We visualize more reconstruction results on FreeArt-21 in Figure[8](https://arxiv.org/html/2603.22102#S9.F8 "Figure 8 ‣ 9 Failure Case Analysis ‣ FreeArtGS: Articulated Gaussian Splatting Under Free-moving Scenario").

## 9 Failure Case Analysis

Part Segmentation Failures. Our pipeline’s efficacy is closely tied to the accuracy of part segmentation. In cases involving narrow or elongated structures or objects with extremely low texture, the tracked 3D trajectories often exhibit significant drift. These deviations potentially bias the motion-based clustering toward incorrect part assignments. Such mis-segmentation directly undermines the subsequent joint estimation and geometry reconstruction.

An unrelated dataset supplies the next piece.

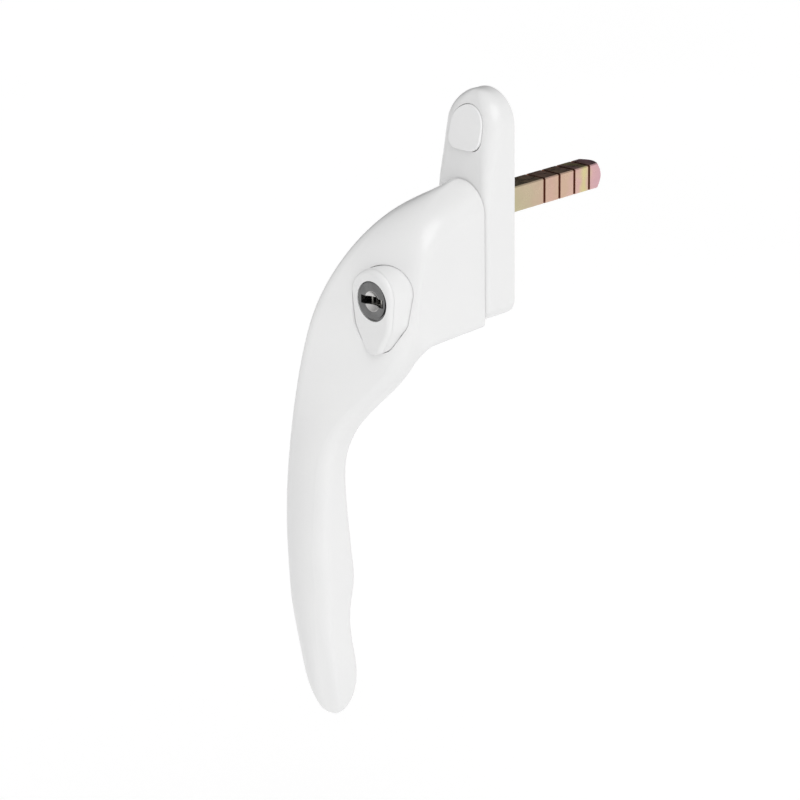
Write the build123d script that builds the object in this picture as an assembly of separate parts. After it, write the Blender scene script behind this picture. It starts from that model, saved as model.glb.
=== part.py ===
from build123d import *
import math
import os

# Cranked tilt turn window handle, left hand, with a push button lock.
# Millimetres. Origin on the spindle axis at the rear mounting face of the backplate.
# +X right as seen from the room, +Y into the window along the spindle, +Z up. The grip hangs towards -Z.

# ---- driving dimensions ----
SCREW_CENTRES = 43.0        # between the two fixing screws, spindle axis midway
SCREW_HOLE_R = 2.6
SCREW_HEAD_R = 4.3
SCREW_SEAT_Y = -3.2         # floor of the screw head recess

PLATE_HALF_WIDTH = 9.2
PLATE_TOP = 31.2
PLATE_BOTTOM = -29.4
PLATE_DEPTH = 10.5          # at the parting plane with the hub
PLATE_EDGE_R = 1.5          # front edge rounding beside the hub
PLATE_TOP_EDGE_R = 3.9      # the same over the arch
PLATE_CORNER_R = 4.5        # bottom corners, seen from the front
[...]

Part Pose Ambiguities. The precision of articulation axis estimation and surface reconstruction is also highly sensitive to part pose accuracy. While we initialize poses using off-the-shelf methods and refine them during optimization, thin or planar objects (e.g., monitors or scissors) present significant challenges. The scarcity of reliable feature correspondences on these geometries often leads to poorly constrained pose optimization. Consequently, the resulting articulation axes may deviate from the physical ground truth, and the reconstructed geometry may suffer from noticeable structural artifacts.

![Image 7: Refer to caption](https://arxiv.org/html/2603.22102v1/x6.png)

Figure 7: Visualization of all objects in FreeArt-21. 

![Image 8: Refer to caption](https://arxiv.org/html/2603.22102v1/x7.png)

Figure 8: Visualization of our reconstruction results on FreeArt-21.